If you’ve read poetry over the last 20 or so years, you likely know Bob Hicok’s work (if you don’t read poetry, your life’s harder than it needs to be). He’s been published everywhere, has won big awards and prizes, is a tenured prof. He’s also a former automotive die designer, and writes with the fervency and directness of someone who has spent a life making.
I asked Bob to answer a few questions, about making and the midwest, and his answers follow. We’ll be donating in Bob’s name to Planned Parenthood. Yes, also: that’s a self-portrait he sent.
Is there much/any distinction in your head between the work you do for poetry and other work you do? One of the first classes I had with you, you brought in a hydraulic spring and asked us to describe something *physical* we (likely) hadn't seen before. That meant a lot to me, as a disproof of the notion that poetry was effete and purely intellectual, removed from the physical world. Was the work in automotive die design and poetry fundamentally aligned in being about *noticing*, solving?
Pretty late – in my forties, I think – I noticed that the things I enjoy doing all share common elements, that in a broad sense, what I really like is making things. Poems most of all, but building a new bathroom or laundry room is exciting in the same way a substantial edit of the faculty handbook or designing a die is. Creation involves a combination of freedom and limitation; requires an understanding of the medium; culminates in an object about which an aesthetic assessment is possible, even necessary; and focuses my attention in a way that shuts down the chatty, naggy parts of my mind. Focus is meditative, is meditation, I suspect, at its core. Even a simple job like repairing a shed I built years ago can require creativity and problem solving to a degree that I find rapturous, in the sense of removing me from the every day. Some of the tongue and groove on the exterior had rotted. The boards I bought to replace the rotted boards had a slight warp to them, more than I could overcome by muscle alone. After noodling a while, trying a few things, I realized I could use a bottle jack to force the boards in place. Finding yourself in a corner is common to all creation, and if you’re constantly engaged in some kind of making, you’re constantly solving problems and seeing yourself do it, which leads to a deep sense of purpose and competence. Real work, in requiring my full presence, makes me feel larger.
I don't think I've ever asked you about the midwest. Do you think of yourself still as midwest, even though you've been in Virginia for almost 20 years? Do you feel like your aesthetics are fundamentally *midwest*, however you define that? I ask because I do (feel yr aesthetics are midwest), but in a way that explodes cultural notions of the midwest—your stuff reflected back the midwest I knew, which was bigger/weirder than hot dishes+fish fries.
I’m not sure there’s anything bigger than a fish fry, so watch yourself there.
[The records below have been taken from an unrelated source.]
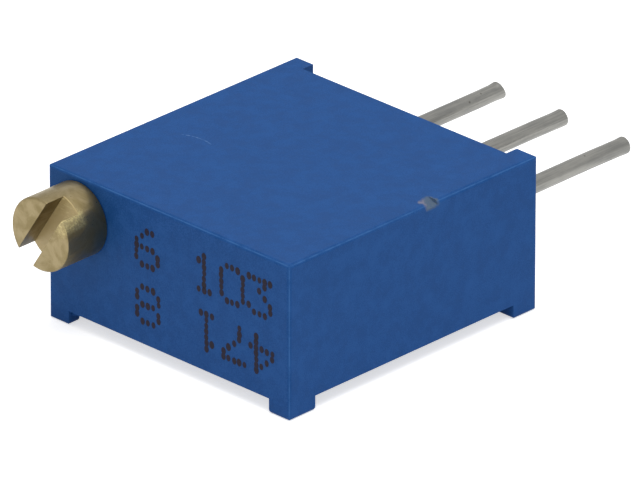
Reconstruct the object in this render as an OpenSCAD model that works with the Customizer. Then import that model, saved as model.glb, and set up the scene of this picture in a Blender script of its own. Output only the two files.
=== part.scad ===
// Multiturn trimmer potentiometer: a flat square block for a printed board.
// The origin lies on the middle pin's axis, in the plane of the board it is soldered to.
// +Y runs along the pins, away from the screw head. +Z points to the plain large face.

/* [Housing] */
// Width across the side faces
body_w = 9.53; // [9.4:0.01:9.8]
// Length from the screw face to the tips of the end ribs
body_l = 10.03; // [9.8:0.01:10.6]
// Thickness from the plain large face to the foot tips
body_t = 4.83; // [4.7:0.01:5.2]
// Radius of the outer edges
edge_r = 0.12; // [0.06:0.01:0.2]
// Thickness of the roof under the plain large face
roof_t = 0.6; // [0.5:0.01:0.65]
// Thickness of the walls round the rotor chamber
wall_t = 0.6; // [0.5:0.01:0.65]
// Width of the ledge that the substrate seats on
ledge_w = 0.18; // [0.12:0.01:0.25]

/* [Ribs and feet] */
// Width of each rib on the pin end
rib_w = 0.75; // [0.6:0.01:0.9]
// Height of the ribs, which hold the block off the board
rib_h = 0.51; // [0.4:0.01:0.6]
// Width of each foot
foot_w = 0.8; // [0.7:0.01:0.95]
// Length of the two feet at the screw end
foot_front_l = 1.04; // [0.9:0.01:1.2]
// Length of the two feet at the pin end, with the rib
foot_back_l = 0.96; // [0.8:0.01:1.2]
// Height of the feet
foot_h = 0.46; // [0.35:0.01:0.55]
// Radius on the inner edges of feet and ribs
foot_r = 0.14; // [0.05:0.01:0.2]
// Length of the gate stub beside the foot under the screw
gate_l = 0.95; // [0.5:0.01:1.2]
// Height of the gate stub
gate_h = 0.16; // [0.05:0.01:0.3]
// Distance of the chip in the right edge from the board plane
chip_y = 4.3; // [3:0.01:6]
// Length of the chip along the edge
chip_l = 0.42; // [0.2:0.01:0.8]
// Width of the chip on the plain face
chip_w = 0.4; // [0.1:0.01:0.5]
// Depth of the chip on the side face
chip_d = 0.09; // [0.03:0.01:0.2]

/* [Pins] */
// Diameter of the round pins
pin_d = 0.51; // [0.46:0.01:0.56]
// Distance between neighbouring pins
pin_pitch = 2.54; // [2.4:0.01:2.6]
// Offset of the pin row from the middle of the thickness, towards the plain face
pin_offset = 0.005; // [-0.05:0.005:0.05]
// Reach of the left pin past the board plane
pin_1_l = 6.16; // [4:0.01:7]
// Reach of the middle pin past the board plane
pin_2_l = 6.12; // [4:0.01:7]
// Reach of the right pin past the board plane
pin_3_l = 6.02; // [4:0.01:7]
// Length of round wire that the end wall holds
grip_l = 0.1; // [0.08:0.01:0.12]
// Length of the coined tail of a pin inside the chamber
tail_l = 1.35; // [1:0.01:1.45]
// Width of the coined tail
tail_w = 0.6; // [0.55:0.01:0.7]
// Chamfer at the sheared tip of a pin
tip_c = 0.06; // [0.02:0.01:0.1]

/* [Adjustment screw] */
// Distance of the screw axis from the side face and from the plain face
screw_inset = 1.27; // [1.24:0.01:1.32]
// Diameter of the screw head
head_d = 2.19; // [2:0.01:2.3]
// Height of the head above the screw face
head_l = 1.52; // [1.2:0.01:1.8]
// Chamfer round the front of the head
head_c = 0.07; // [0.02:0.01:0.15]
// Width of the driver slot
slot_w = 0.64; // [0.4:0.01:0.8]
// Depth of the driver slot
slot_d = 0.76; // [0.5:0.01:1]
// Turn of the driver slot from level
slot_turn = 52; // [0:1:180]
// Diameter of the two guide lands
land_d = 1.9; // [1.86:0.01:1.92]
// Length of the first guide land
land_l = 0.6; // [0.4:0.01:0.7]
// Width of the seal groove
seal_groove_w = 0.5; // [0.46:0.01:0.6]
// Cord diameter of the seal ring
seal_d = 0.4; // [0.36:0.01:0.42]
// Thickness of the snap ring
ring_t = 0.25; // [0.2:0.01:0.3]
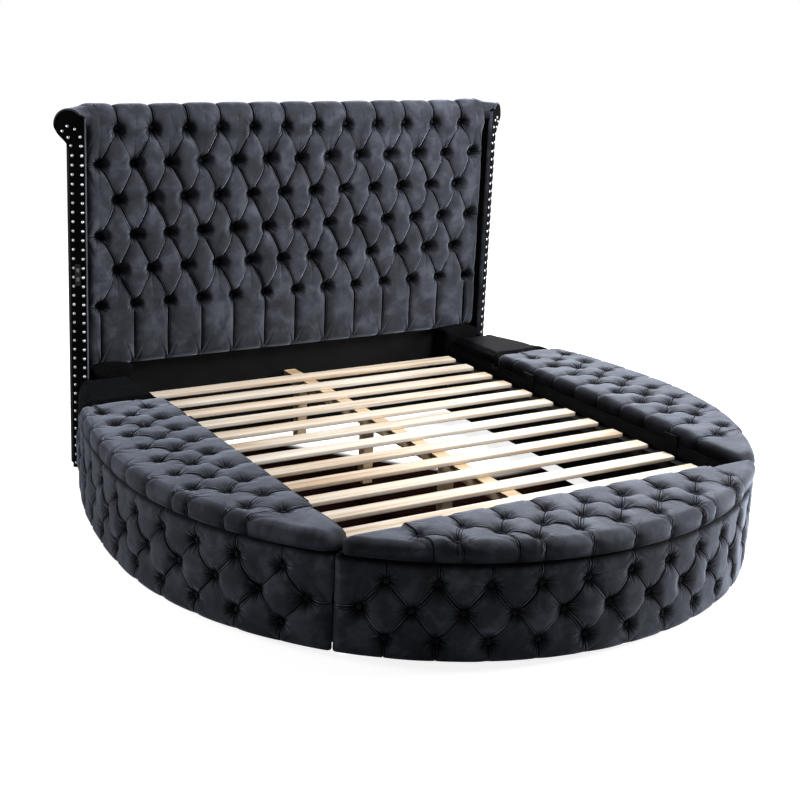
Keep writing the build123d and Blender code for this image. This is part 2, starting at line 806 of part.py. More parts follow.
fixed_leaf = leaf(well_half - leaf_thickness, well_half, box_top - leaf_drop, axis_z - knuckle_radius,
                  (thirds[0], thirds[2]))
moving_leaf = leaf(board_zero - leaf_thickness, board_zero, box_top + leaf_lift,
                   axis_z + leaf_thickness / 2, (thirds[1],))
pin = along_axis(Circle(pin_radius), -hinge_half, hinge_half)


def side_set(piece):
    return [Pos(0, share * bed_radius, 0) * piece for share in side_hinge_shares]


def foot_set(piece):
    turned = Pos(0, well_half - well_front, 0) * Rot(0, 0, 90) * piece
    return [Pos(share * bed_radius, 0, 0) * turned for share in foot_hinge_shares]


def all_sets(piece):
    left = side_set(piece)
    return left + [other_side(one) for one in left] + foot_set(piece)


parts["hinge_fixed_leaves"] = all_sets(fixed_leaf)
parts["hinge_pins"] = all_sets(pin)
parts["left_hinge_leaves"] = side_set(moving_leaf)
parts["foot_hinge_leaves"] = foot_set(moving_leaf)

# Slats and what carries them
slat_bottom = slat_top - slat_thickness
cleat_ends = (-well_front + fit, box_back - cleat_short)
cleat = bar(-well_half, cleat_width - well_half, *cleat_ends, slat_bottom - cleat_height, slat_bottom)
parts["slat_cleats"] = [cleat, other_side(cleat)]
slat_section = chamfer(Rectangle(slat_width, slat_thickness).vertices(), slat_round)
slat = extrude(Plane.YZ * slat_section, slat_length / 2, both=True)
for number in range(slat_count):
    slat_y = slat_back - slat_width / 2 - number * slat_pitch
    parts[f"slat_{number + 1:02d}"] = Pos(0, slat_y, slat_top - slat_thickness / 2) * slat
beam_bottom = slat_bottom - beam_height
parts["centre_beam"] = bar(-beam_width / 2, beam_width / 2, -well_front, head_front - cloth_thickness,
                           beam_bottom, slat_bottom)
parts["centre_legs"] = []
for number in range(3):
    leg = Box(leg_size, leg_size, beam_bottom)
    parts["centre_legs"].append(Pos(0, leg_first - number * leg_step, beam_bottom / 2) * leg)
block = Box(foot_size, foot_size, cover_bottom)
feet = []
for across, back in foot_shares:
    foot_y = back * (bed_radius if back < 0 else bench_end_y)
    foot_x = across * half_width(foot_y, 0)
    for x in sorted({-foot_x, foot_x}):
        feet.append(Pos(x, foot_y, cover_bottom / 2) * block)
parts["box_feet"] = feet

# Canted side boards of the headboard, with nails and charging plate, drawn on the right
turn = radians(board_angle)
board_plane = Plane(origin=(board_inner_x, board_inner_y, 0), x_dir=(cos(turn), sin(turn), 0),
                    z_dir=(sin(turn), -cos(turn), 0)).location


def scroll_point(angle):
    return (scroll_middle + scroll_radius * cos(radians(angle)),
            scroll_height + scroll_radius * sin(radians(angle)))


scroll_start = scroll_point(-neck_angle)
scroll_turn = (scroll_end_angle - neck_angle) / 2
outline = Polyline(scroll_point(scroll_end_angle), (0, board_inner_top), (0, 0), (board_width, 0),
                   (board_width, scroll_neck), scroll_start)
scroll = ThreePointArc(scroll_start, scroll_point(scroll_turn), scroll_point(scroll_end_angle))
board = board_plane * extrude(make_face([outline, scroll]), -board_thickness)
parts["right_scroll_board"] = board
parts["left_scroll_board"] = other_side(board)
nail = low_dome(nail_radius, 0, nail_height)
nail_spots = []
for row in (nail_inner, nail_outer):
    nail_spots += [(row, nail_low + k * nail_pitch) for k in range(nail_count)]
for share_w, share_z in scroll_nail_shares:
    nail_spots.append((scroll_middle + share_w * scroll_radius, scroll_height + share_z * scroll_radius))
right_nails = [board_plane * (Pos(w, z, 0) * nail) for w, z in nail_spots]
parts["strip_nails"] = right_nails + [other_side(one) for one in right_nails]

plate_middle = (nail_inner + nail_outer) / 2
plate = extrude(RectangleRounded(plate_width, plate_length, plate_round), plate_thickness)
port_hole = extrude(Rectangle(port_width + fit, port_length + fit), plate_thickness)
port = extrude(Rectangle(port_width, port_length), plate_thickness)
socket = Rectangle(port_width - 2 * port_wall, port_length - 2 * port_wall)
port -= Pos(0, 0, plate_thickness - port_depth) * extrude(socket, plate_thickness)
ports = []
for side in (-1, 1):
    plate -= Pos(0, side * port_offset, 0) * port_hole
    ports.append(other_side(board_plane * (Pos(plate_middle, plate_height + side * port_offset, 0) * port)))
parts["charging_plate"] = other_side(board_plane * (Pos(plate_middle, plate_height, 0) * plate))
parts["charging_ports"] = ports

# Headboard: core, cloth panel, corner posts and the tufted pad with its roll and wings
core_top = roll_height - roll_radius - fit
parts["headboard_panel"] = bar(-head_half, head_half, head_front, head_core_back, cover_bottom, core_top)
parts["lower_panel"] = bar(-flank_inner, flank_inner, head_front - cloth_thickness, head_front,
                           cloth_bottom, head_pad_bottom - fit)
in_front = board_plane * (Pos(0, 0, -board_thickness - fit) * extrude(
    Rectangle(4 * bed_radius, 4 * bed_radius), bed_radius))
post = bar(head_half + fit, post_half, board_inner_y, head_core_back, 0, core_top) - in_front
parts["right_post"] = post
parts["left_post"] = other_side(post)
net = head_tufting()
roll = Pos(0, roll_y, roll_height) * (Rot(0, 90, 0) * Cylinder(roll_radius, 2 * roll_half))
roll -= bar(-bed_radius, bed_radius, 0, head_front, 0, head_pad_top - head_roll)
wing = bar(flank_inner, head_half, flank_front, head_front, cover_bottom, head_pad_bottom + head_roll_step)
pad = net.solid() + roll + wing + other_side(wing)
parts["headboard_pad"] = pad - in_front - other_side(in_front)
parts["headboard_buttons"] = net.button_set()

# The right side repeats the left one
for name in list(parts):
    twin = name.replace("left_", "right_")
    if twin not in parts:
        pieces = parts[name] if isinstance(parts[name], list) else [parts[name]]
        parts[twin] = [other_side(one) for one in pieces]

os.makedirs("parts", exist_ok=True)
for name, made in parts.items():
    pieces = made if isinstance(made, list) else [made]
    solids = [solid for piece in pieces for solid in piece.solids()]
    moved = [Pos(0, shift_y, 0) * solid for solid in solids]
    export_step(Compound(moved) if len(moved) > 1 else moved[0], f"parts/{name}.step")
    print(name, len(moved), round(sum(solid.volume for solid in moved)))
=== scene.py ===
# %% [markdown]
# # A round storage bed in tufted velvet
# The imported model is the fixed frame: it holds every board, slat and hinge at its true place.
# This lesson dresses it. The tufted pads are the heart of the piece, so they are worked out
# from the lattice of their buttons, crease by crease, as an upholsterer would lay them out.

# %% Load the frame
import json
import math

import bmesh
import bpy
import numpy as np
from mathutils import Matrix, Vector


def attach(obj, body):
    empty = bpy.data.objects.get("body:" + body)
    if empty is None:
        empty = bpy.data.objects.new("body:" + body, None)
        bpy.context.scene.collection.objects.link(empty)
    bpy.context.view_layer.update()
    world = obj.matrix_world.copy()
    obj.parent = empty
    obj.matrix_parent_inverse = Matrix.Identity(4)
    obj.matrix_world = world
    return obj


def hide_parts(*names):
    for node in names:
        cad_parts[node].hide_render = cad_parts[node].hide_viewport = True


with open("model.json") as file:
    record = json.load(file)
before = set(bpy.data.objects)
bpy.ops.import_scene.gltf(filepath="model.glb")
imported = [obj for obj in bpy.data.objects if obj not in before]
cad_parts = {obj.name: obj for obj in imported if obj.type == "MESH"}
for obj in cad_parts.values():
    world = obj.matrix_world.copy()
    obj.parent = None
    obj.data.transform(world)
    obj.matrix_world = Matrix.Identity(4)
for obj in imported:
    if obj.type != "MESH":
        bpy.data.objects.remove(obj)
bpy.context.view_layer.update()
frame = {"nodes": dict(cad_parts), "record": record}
MM = 0.001
print("nodes in the frame:", len(frame["nodes"]))

# %% [markdown]
# ## Sizes
# The pads follow the same plan as the boards below them: a circle round the front, and two
# long, nearly straight arcs towards the headboard. All sizes are in millimetres.

# %% Sizes of the plan
bed_radius = 1272.0
bench_end = 1035.0            # how far the benches run back from the middle of the circle
narrowing = 217.0             # how much narrower the bed is there, on each side
side_radius = (narrowing**2 + bench_end**2) / (2 * narrowing)
side_centre = side_radius - bed_radius
circle_y = 32.0               # the middle of the circle, from the middle of the whole bed
box_top = 350.0


def half_width(y, inset):
    """Half the width of the plan at y, an inset inside its edge."""
    if y < 0:
        return math.sqrt((bed_radius - inset)**2 - y**2)
    return math.sqrt((side_radius - inset)**2 - y**2) - side_centre


print("side arcs have a radius of", round(side_radius), "mm")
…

Questions like this are hard in that I have to wonder, Do I think of myself…as anything, as Midwestern or male or bald or a poet? What image do I have of myself and when is it active? Certainly there’s a Midwesterness to my poems, in that the objects or moods of the Midwest – my Midwest – show up. Factories -- especially abandoned ones -- , fields and silos and barns, a particular caste to the seasons, as spring is not the same in Michigan as it is in Virginia. But while not writing I don’t think of myself as Midwestern, or American, or slightly above average height, as my thoughts aren’t particularly wound-up with identity. Still, I don’t know how my aesthetic could be anything but Midwestern, given how deep one’s sense of beauty or rightness (of proportion, function, sense) must go. Maybe the difference is that I’ve never really felt of any particular place or group, have always felt singular, with whatever benefits and difficulties come along with that. As corny as it sounds, I’ve never felt that I belong, and maybe outsiders end up evincing an attitude or perspective that is substantially shorn of place or affiliation. Maybe that’s why artists tend to have a more cosmopolitan sense of being in the world: not fitting in anywhere makes you a citizen everywhere.